Toutefois, l’insolite peut aussi être ce qui se manifeste et qui frappe, mais de manière déplaisante. Telle une sorte d’erreur, une faute de goût. Quelque chose de déplacé, de mal venu. Quelque chose dont la vue est désagréable, qui parasite, gêne, heurte, choque. Une présence qui dénature par exemple un site. Pour illustrer ce cas d’espèce, j’évoquerai simplement une expérience récente. Je visitais le mois dernier au Mexique un magnifique site Maya, Uxmal, dans une végétation abondante, par chance peu fréquenté ce jour-là par les touristes. Me trouvant au sommet de La Grande Pyramide, haute de 32 mètres, qui offre une superbe vue sur l’ensemble du site et sur la forêt environnante en contrebas, forêt dense qui s’étend à perte de vue, je prenais le temps de contempler le lieu. J’étais donc sous le charme jusqu’au moment où mon regard fut attiré sur la gauche par une intrusion, une anomalie. Au cœur de la forêt dont on sait qu’elle recèle encore des trésors d’architectures noyés dans la végétation correspondant à la majeure partie du site global, se dressait seule au-dessus de la cime des arbres, une grande bâtisse rectangulaire peinte en blanc, un hôtel, avec elle aussi, une vue imprenable sur les vestiges…

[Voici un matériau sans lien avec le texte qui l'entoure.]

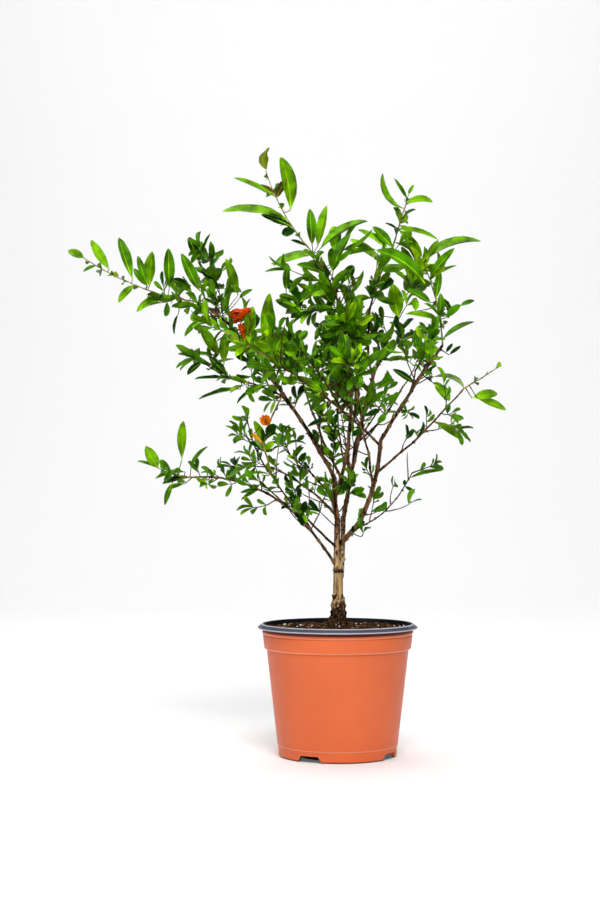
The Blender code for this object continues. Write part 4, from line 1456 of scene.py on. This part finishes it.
def grow_thin_stems(foliage, paths):
    """Long thin stems, bare below and leafy at the end."""
    for name, (count, first, last) in THIN_STEMS.items():
        dice = random.Random(name + " thin stems")
        for _, start, way in shoots_up(paths[name], dice, "thin stem", count, first, last):
            length = dice.uniform(*THIN_STEM_LENGTHS)
            bow = (dice.uniform(-5, 5), dice.uniform(-5, 5), 0)
            stem = make_path(start, start + way * length, bow)
            add_stem(foliage.twigs, stem, *THIN_STEM_RADII, dice.uniform(0, 90), 7)
            green = dice.choice(SPRAY_TONES["mix"])
            add_pairs(foliage, stem, dice.uniform(13, 18), green, dice, 0.6, 9)
            add_tuft(foliage, stem, dice.uniform(14, 19), green, dice, 3)


def grow_side_stems(foliage, paths):
    """Slender stems with a few leaves, between the boughs near the fork."""
    dice = random.Random(41)
    for parent, along, tip, bow, foot, end in SIDE_STEMS:
        path = make_path(point_on(paths[parent], along), tip, bow)
        add_stem(foliage.twigs, path, foot, end, dice.uniform(0, 90), 8)
        add_tuft(foliage, path, dice.uniform(13, 18), dice.choice(("dark", "mid", "bright")), dice, 3)


def make_foliage(paths, materials):
    foliage = Foliage()
    grow_side_stems(foliage, paths)
    grow_leading_leaves(foliage, paths)
    grow_sprays(foliage, paths)
    grow_thin_stems(foliage, paths)
    for name in LEAF_MASSES:
        grow_mass(foliage, name, paths)
    grow_twigs(foliage, paths)
    for green, pile in foliage.greens.items():
        name = "leaves_" + green
        piece = make_piece(name, pile, materials[name], LEAF_EDGE_DEG)
        if green == "mid":
            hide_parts(*LEAF_MASSES)
    make_piece("leaf_backs", foliage.backs, materials["leaf_backs"], LEAF_BACK_EDGE_DEG)
    make_piece("leaf_ribs", foliage.ribs, materials["leaf_ribs"], LEAF_BACK_EDGE_DEG)
    make_piece("twigs", foliage.twigs, materials["twigs"], BARK_EDGE_DEG)
    make_piece("young_shoots", foliage.shoots, materials["young_shoots"], BARK_EDGE_DEG)


# Blossom


def flower_axes(foot, mouth):
    """A flower's foot, the length and direction to its mouth, and two directions square to it."""
    foot = np.array(foot, float)
    length = np.linalg.norm(np.array(mouth) - foot)
    axis = unit(np.array(mouth) - foot)
    across = square_to(np.array((0.2, -0.5, 1.0)), axis)
    return foot, length, axis, across, np.cross(axis, across)


def add_calyx(pile, foot, mouth, widest, dice):
    """A waxy tube whose end is split into six pointed lobes, as one closed wall."""
    foot, length, axis, across, beside = flower_axes(foot, mouth)
    turn = dice.uniform(0, TAU)
    rows = [(share, 0) for share in np.linspace(0, 1, 12)]
    rows += [(share, CALYX_WALL) for share in np.linspace(1, 0.35, 6)]
    rings = []
    for share, inset in rows:
        ring = []
        for side in range(CALYX_SIDES):
            angle = TAU * side / CALYX_SIDES
            tooth = abs(((PETALS * side / CALYX_SIDES + turn) % 1) * 2 - 1)
            cleft = 0.30 * tooth**1.3 * max(0.0, (share - 0.55) / 0.45)
            radius = widest * np.interp(share - cleft * 0.5, CALYX_PLACES, CALYX_RADII) - inset
            radius *= 1 + 0.06 * relief(angle, 2, (0, 0, share * 4 + widest))
            offset = across * math.cos(angle) + beside * math.sin(angle)
            ring.append(foot + axis * ((share - cleft) * length) + offset * max(radius, 0.2))
        rings.append(ring)
    pile.add(*closed_rings(rings, foot, foot + axis * length * 0.33))


def add_petals(pile, foot, mouth, widest, dice):
    """Crumpled petals standing out of a calyx."""
    foot, length, axis, across, beside = flower_axes(foot, mouth)
    for petal in range(PETALS):
        turn = TAU * petal / PETALS + dice.uniform(-0.3, 0.3)
        seed = dice.uniform(0, 60)
        out = across * math.cos(turn) + beside * math.sin(turn)
        side = np.cross(axis, out)
        points = []
        for up in np.linspace(0, 1, PETAL_GRID):
            half = widest * 0.62 * math.sin(math.pi * (0.12 + 0.8 * up)) ** 0.7
            for aside in np.linspace(-1, 1, PETAL_GRID):
                crumple = noise.noise(Vector((up * 3, aside * 2.2, seed))) * widest * 0.42 * up
                reach = length * (0.55 + 0.62 * up) - abs(aside) * widest * 0.18
                flare = widest * (0.42 + 0.45 * up**2) + crumple
                points.append(foot + axis * reach + out * flare + side * aside * half)
        pile.add(points, grid_faces(PETAL_GRID, PETAL_GRID))


def add_stamens(pile, foot, mouth, widest, dice):
    """A brush of thin stamens with round ends inside the mouth."""
    foot, length, axis, across, beside = flower_axes(foot, mouth)
    for _ in range(STAMENS):
        turn = dice.uniform(0, TAU)
        out = (across * math.cos(turn) + beside * math.sin(turn)) * widest * 0.55 * dice.random() ** 0.5
        start = foot + axis * length * 0.5 + out * 0.8
        tip = foot + axis * length * dice.uniform(0.85, 1.04) + out
        path = make_path(start, tip, (0, 0, 0))
        add_tube(pile, [point_on(path, share) for share in STAMEN_PLACES], STAMEN_RADII, 6)


def bud_radius(share, angle, widest):
    return widest * np.interp(share, BUD_PLACES, BUD_RADII) * (1 + 0.06 * math.cos(6 * angle))


def make_buds(materials):
    """Ribbed, swollen buds with narrow beaks."""
    pile = Pile()
    for foot, tip, widest, beak in BUDS:
        path = make_path(foot, tip, beak)
        add_rough_tube(pile, path, np.linspace(0, 1, BUD_STEPS), BUD_SIDES, bud_radius, widest)
    make_piece("flower_buds", pile, materials["flower_buds"], BLOSSOM_EDGE_DEG)


def make_blossom(paths, materials):
    dice = random.Random(31)
    stamens, stalks = Pile(), Pile()
    calyxes = {name: Pile() for name in BLOSSOM_COLOURS}
    petals = {name: Pile() for name in BLOSSOM_COLOURS}
    for foot, mouth, widest, kind, limb, share in FLOWERS:
        stalk = make_path(point_on(paths[limb], share), foot, (0, 0, 2))
        add_stem(stalks, stalk, 0.8, 1.0, dice.uniform(0, 90), 8)
        add_calyx(calyxes[kind], foot, mouth, widest, dice)
        add_petals(petals[kind], foot, mouth, widest, dice)
        add_stamens(stamens, foot, mouth, widest, dice)
    for kind in BLOSSOM_COLOURS:
        make_piece("calyx_" + kind, calyxes[kind], materials[kind], BLOSSOM_EDGE_DEG)
        make_piece("petals_" + kind, petals[kind], materials[kind], ALL_SMOOTH_DEG)
    make_piece("flower_stalks", stalks, materials["young_shoots"], BARK_EDGE_DEG)
    make_piece("flower_stamens", stamens, materials["flower_stamens"], BLOSSOM_EDGE_DEG)


# Studio


def glowing_material(nodes, tone, glow):
    nodes.shader.inputs["Emission Color"].default_value = (1, 1, 1, 1)
    nodes.shader.inputs["Emission Strength"].default_value = glow
    nodes.tree.links.new(tone, nodes.shader.inputs["Base Color"])
    return nodes.material


def make_backdrop():
    """A pale floor that curves up into a wall far behind the plant."""
    nodes = Nodes("backdrop", 0.9)
    tone = nodes.blend(nodes.noise(1.0, 2), tinted(BACKDROP_WHITE, 0.995), tinted(BACKDROP_WHITE, 1.005))
    profile = [(BACKDROP_FRONT, 0.0), (BACKDROP_BACK, 0.0)]
    for step in range(1, CURVE_STEPS + 1):
        turn = math.pi / 2 * step / CURVE_STEPS
        rise = BACKDROP_CURVE * (1 - math.cos(turn))
        profile.append((BACKDROP_BACK + BACKDROP_CURVE * math.sin(turn), rise))
    profile.append((BACKDROP_BACK + BACKDROP_CURVE, BACKDROP_TOP))
    points = [(x, y, z) for y, z in profile for x in (-BACKDROP_SIDE, BACKDROP_SIDE)]
    material = glowing_material(nodes, tone, BACKDROP_GLOW)
    floor = new_object("backdrop", points, grid_faces(len(profile), 2), material, 1.0)
    floor.data.shade_smooth()


def make_dome():
    """Far pale walls all round, which are seen but give no light."""
    nodes = Nodes("dome", 1.0, 0.0)
    tone = nodes.blend(nodes.noise(0.1, 2), grey(0.0), grey(0.01))
    material = glowing_material(nodes, tone, DOME_GLOW)
    points, faces = ball(4)
    dome = new_object("dome", points, faces, material, DOME_RADIUS)
    dome.visible_diffuse = False
    dome.visible_glossy = False
    dome.visible_transmission = False
    dome.visible_shadow = False


def make_lights():
    for name, (place, target, size, power) in LIGHTS.items():
        light = bpy.data.lights.new(name, "AREA")
        light.shape = "RECTANGLE"
        light.size, light.size_y = size
        light.energy = power
        thing = bpy.data.objects.new(name, light)
        thing.location = place
        thing.rotation_euler = (Vector(target) - Vector(place)).to_track_quat("-Z", "Y").to_euler()
        bpy.context.scene.collection.objects.link(thing)
    world = bpy.data.worlds.new("studio")
    world.use_nodes = True
    background = world.node_tree.nodes["Background"]
    background.inputs["Color"].default_value = (1, 1, 1, 1)
    background.inputs["Strength"].default_value = SKY_LIGHT
    bpy.context.scene.world = world
    bpy.context.scene.view_settings.view_transform = "Standard"


def make_camera():
    camera = bpy.data.cameras.new("camera")
    camera.lens = CAMERA_LENS
    camera.sensor_width = CAMERA_SENSOR
    thing = bpy.data.objects.new("camera", camera)
    thing.location = CAMERA_PLACE
    thing.rotation_euler = (math.radians(90 + CAMERA_PITCH_DEG), 0, 0)
    bpy.context.scene.collection.objects.link(thing)
    bpy.context.scene.camera = thing


def main():
    make_camera()
    make_backdrop()
    make_dome()
    make_lights()
    materials = make_materials()
    make_pot(materials)
    make_rim(materials)
    make_soil(materials)
    for name in SOIL_BITS:
        strew(name, materials[name])
    paths = lay_out_paths()
    make_trunk(materials)
    make_boughs(paths, materials)
    make_foliage(paths, materials)
    make_blossom(paths, materials)
    make_buds(materials)


main()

Quelles relations l’art entretient-il avec l’insolite ? Les textes rassemblés dans ce volume montrent que l’insolite ne manque pas de se manifester dans les pratiques artistiques de façon souvent salutaire. On sait qu’à toutes les époques, des artistes se sont distingués en transgressant les normes esthétiques de leur temps et que ces transgressions ont permis de faire bouger les mentalités, les conceptions, les regards, les approches, les attentes. Quel serait l’intérêt d’un art qui ne chercherait pas à s’extraire de la routine de la répétition ? L’insolite n’est-il pas d’ailleurs le propre de la création, du moins des créations marquantes ? Ces textes qui s’interrogent sur la nature de l’art évoquent les différentes formes d’insolite qui s’y manifestent, montrant ainsi qu’au sein de cette notion se déclinent des degrés et des nuances. C’est cette diversité qui fait toute la richesse et l’intérêt de l’insolite.
Dominique Berthet
[1] Vocabulaire d’esthétique, Paris, PUF, coll. « Quadrige », 1999, p. 889.